National honours systems have been much dishonoured in countries across the world over the years, not least in Britain and France.
Critics say they are a chance for politicians to award those who have toadied up to them, or simply to buy favours.
Friends and supporters of the great and the good are showered with fancy titles in cynical acts of patronage – ones that are inextricably intertwined with lost empires.
Awards not always well received
Recent rage has been directed at the elevation of former UK prime minister Tony Blair to a knighthood, for example.
The now ‘Sir Tony’ remains accused of dragging Britain into an illegal war in Iraq in which thousands of innocent people have been killed, and which triggered grotesque terrorist acts across the world.
That is why a petition aimed at stripping the knighthood has already been signed more than a million times.
It was not so long ago that Colonel Muammar Gaddafi – a Blair crony, as it happens – was invited to the Élysée Palace in Paris on a state visit. The Libyan dictator got a Légion d’honneur shortly before being murdered by revolutionaries in his own country, assisted by the French Air Force.
If this sounds crazy, do remember that the Italian despot Benito Mussolini was also given a Légion d’honneur before being lynched by partisans towards the end of World War Two.
Both Gaddafi and Mussolini were useful to the French for a while, and “it is with baubles that men are led,” as Napoleon Bonaparte put it.
Bonaparte actually created the Légion d’honneur system, setting it up under the Imperial motto, “Honour and Fatherland”. It was based on the Roman Legion model, and mainly honoured those who helped to expand French civilisation across the world, especially by canon fire.
Against the background of such exploitative violence, and indeed modern-day sleaze, it is heartening to hear the story of former American serviceman Earl Mills.
A recognition 78 years later
At the age of 100, he has finally received France’s highest distinction for both military and civilian accomplishments for taking part in the Liberation of France in 1944.
Earl was presented with a Chevalier de la Légion d’Honneur at his home in Live Oak, Florida, in January this year.
Unlike the Iraq War that Blair dragged the UK into, there is no doubting the morality of what Earl was involved in.
He was just 23 when he parachuted into a wood in Normandy, becoming a spearhead soldier in one of the greatest invasions in history.

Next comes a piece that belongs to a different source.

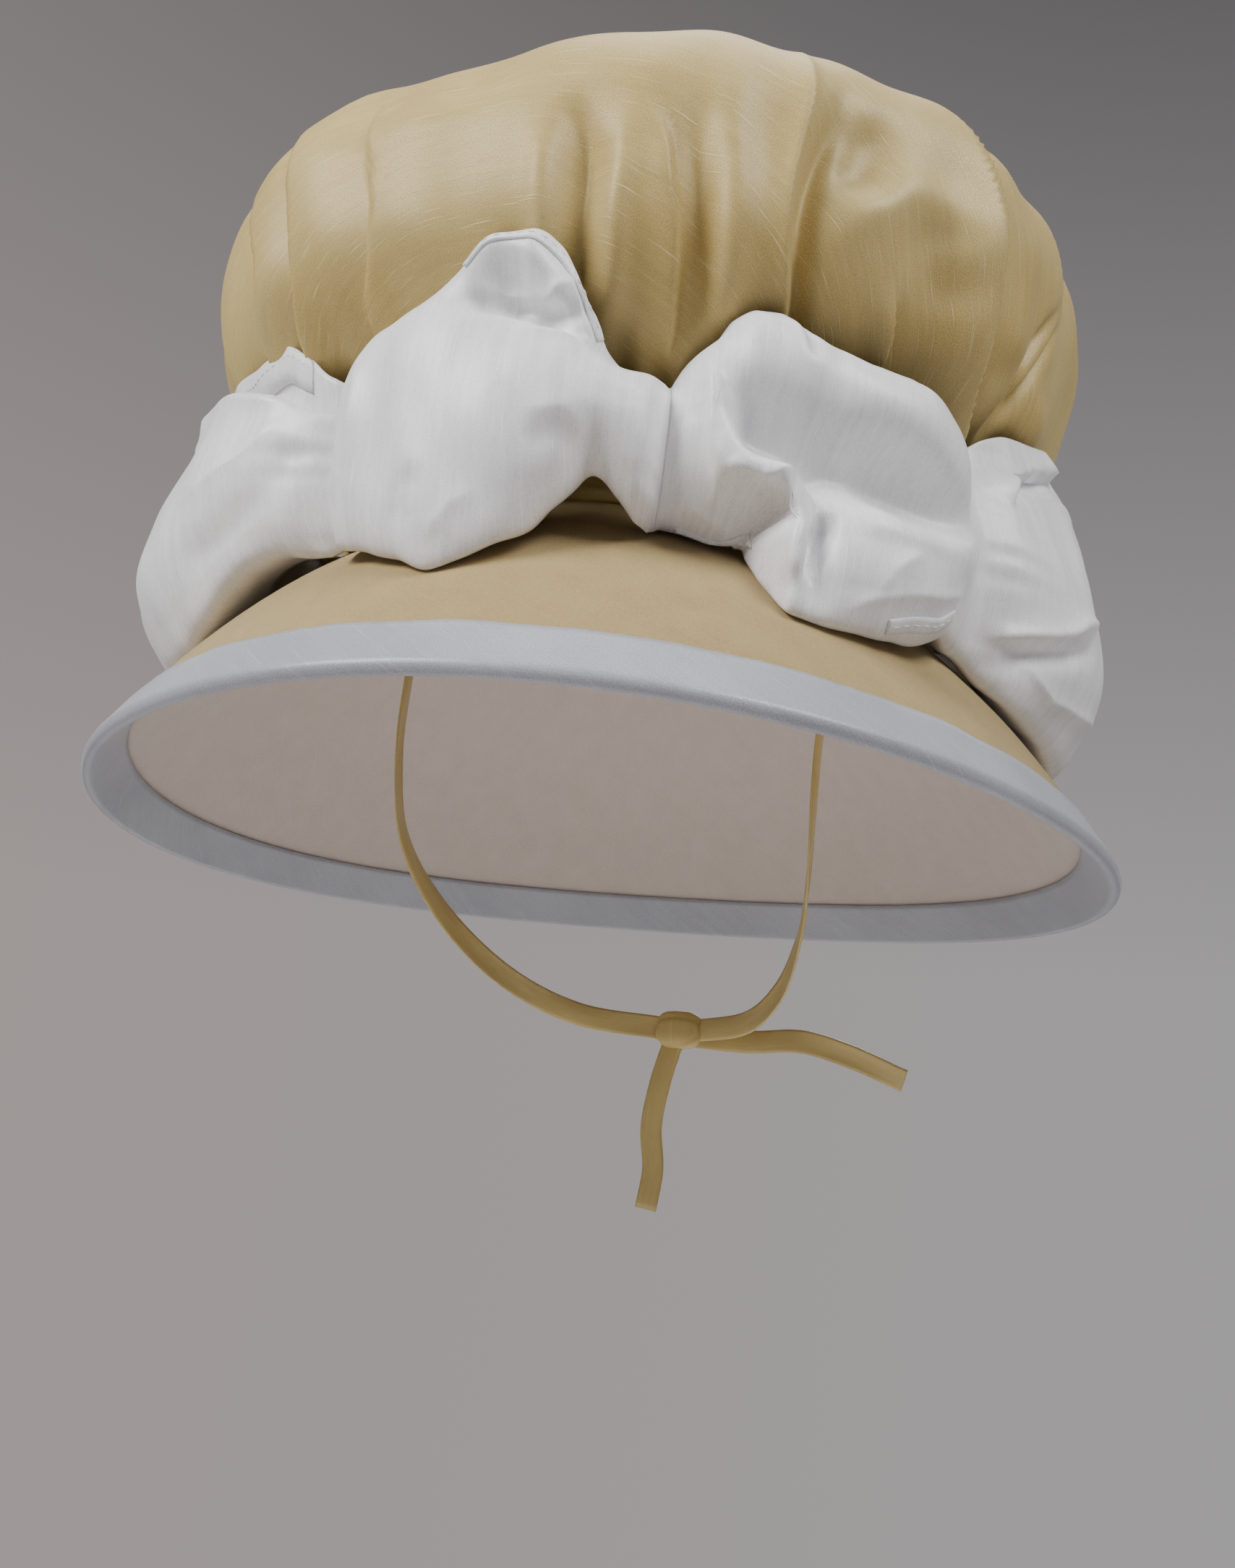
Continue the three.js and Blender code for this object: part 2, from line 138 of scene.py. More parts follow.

Its ultimate aim was the destruction of the Third Reich, and the genocidal Nazi creed that underpinned it.
Speak to heroes like Earl, and what you learn about them very quickly is that they do not want to go into their most perilous exploits. They lost too many friends and saw too much horror.
More than that, they bear no animosity towards the mainly young men, just like them, whom they had to kill and maim.
François Kloc, France’s honorary consul in Jacksonville, presented the award 78 years on. He summed up what Earl meant to him without references to politics or any kind of point scoring or grandstanding.
“If we are in France, there are villages, people, entire generations, able to be who they are,” said Mr Kloc.
“I was born in France and had the ability to be free and do what I wanted thanks to Earl.”
The words are not only deeply moving, but a prime example of those who dish out the baubles very occasionally getting it right, albeit belatedly.